Comment 4 Colin Walters 2014-07-28 19:24:50 UTC
1) yum supports per-remote, presumably someone uses that

2) It's actually reasonable to use a local caching proxy *only* for ostree/package content, but not for say your web browser

3) Current NM does not support proxy config AFAICS, so there's no present concept of "global configuration of current network" - when it does, we can pick it up instead of the current "http_proxy" environment variable.
Comment 5 David Woodhouse 2014-07-29 08:10:11 UTC
This should actually be really simple. 

NM should pick up proxy config from DHCP / VPN / wpad / explicit per-connection config, and prod the appropriate configuration into the PacRunner dæmon. The PacRunner dæmon loads the PAC file into a JavaScript interpreter *once*, and answers queries over DBus. For NM, this is very similar to the way it picks up DNS settings and sets up dnsmasq.

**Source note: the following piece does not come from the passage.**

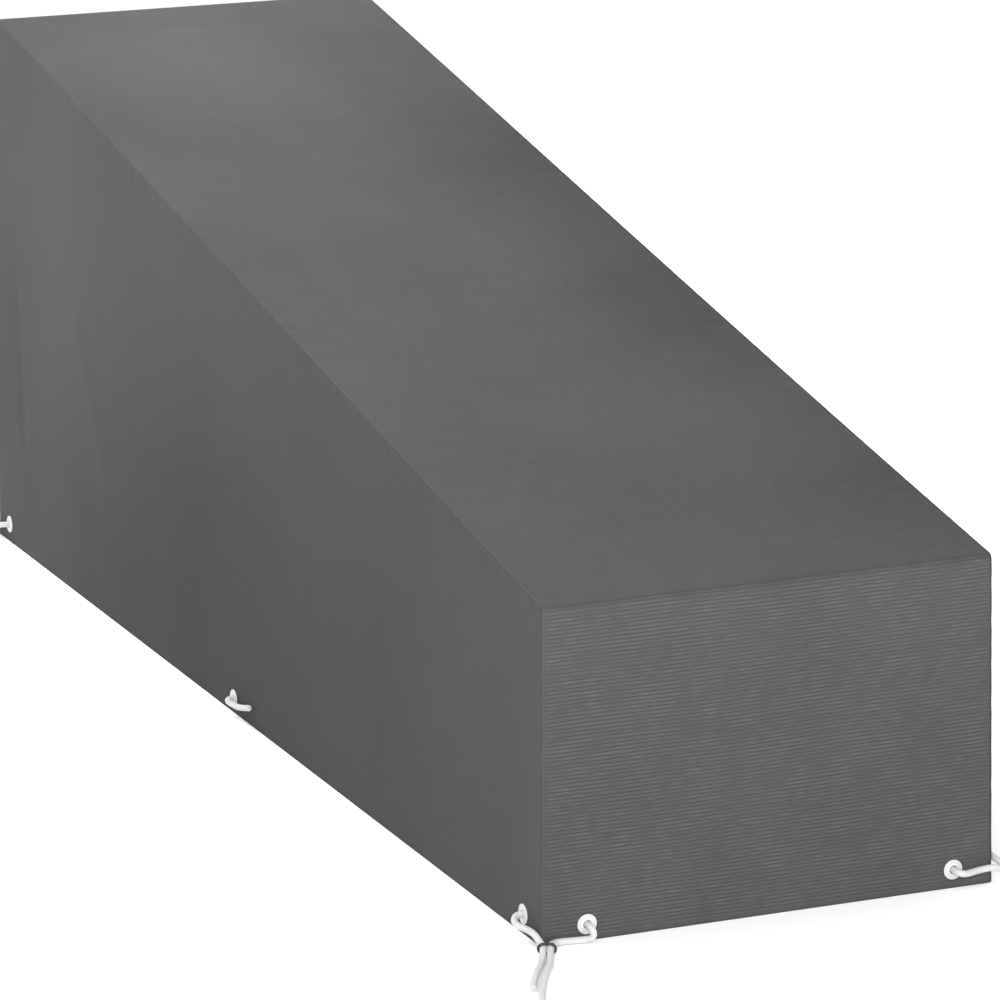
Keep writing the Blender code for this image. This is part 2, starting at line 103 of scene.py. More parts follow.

Clients then query PacRunner with a simple "what proxy do I use for <this> URL?" and get a simple response. In the fullness of time, all clients should be doing this by *default* and it should be considered a bug if they don't.

There are many ways that cliients can query PacRunner. There's a direct DBus query, or they can do it through libproxy (there's a libproxy-pacrunner module for the real libproxy, and there's also a cut-down implementation of libproxy.so.1 which *only* does the DBus query to PacRunner and doesn't even support all the old nonsense). And isn't there also a glib-networking API for obtaining per-URL proxy settings? Which just uses libproxy IIRC?

So then it all Just Works™.

The horrid hacks in glib-networking which work around the historical brain-damage of libproxy should ideally be removed, and any per-application (and especially per-remote) configuration should be considered part of the *problem*.

AFAICT the patch being discussed here is a step in the *wrong* direction.
Comment 6 Colin Walters 2014-07-29 12:03:07 UTC
(In reply to comment #5)
> This should actually be really simple. 
> 
> NM should pick up proxy config from DHCP / VPN / wpad / explicit per-connection
> config

My understanding is this part doesn't exist.

 In the fullness of time, all clients should be
> doing this by *default* and it should be considered a bug if they don't.

Sounds right.
  
> AFAICT the patch being discussed here is a step in the *wrong* direction.

Even if the NM support appeared *today*, I'd still need to support manual configuration for earlier systems.
Comment 7 David Woodhouse 2014-07-29 13:43:41 UTC
> > AFAICT the patch being discussed here is a step in the *wrong* direction.
> 
> Even if the NM support appeared *today*, I'd still need to support manual
> configuration for earlier systems.

Yes, absolutely. But please be *aware* that it's a step in the wrong direction.

In particular, please make sure that you *do* support the "just use libproxy" option, even though it may be too soon to make it the default. Then users for whom libproxy *is* returning correct results only have to enable it. And then it's easy to enable it by default too, if/when that becomes reasonable.

Note that it might be a 'just use glib-networking' option, not 'just use libproxy'.

Or maybe we could observe that talking directly to PacRunner is a safe default — if unconfigured either it'll return 'DIRECT' which was surely what your default behaviour would have been anyway, or it'll be completely absent and you won't get a reply.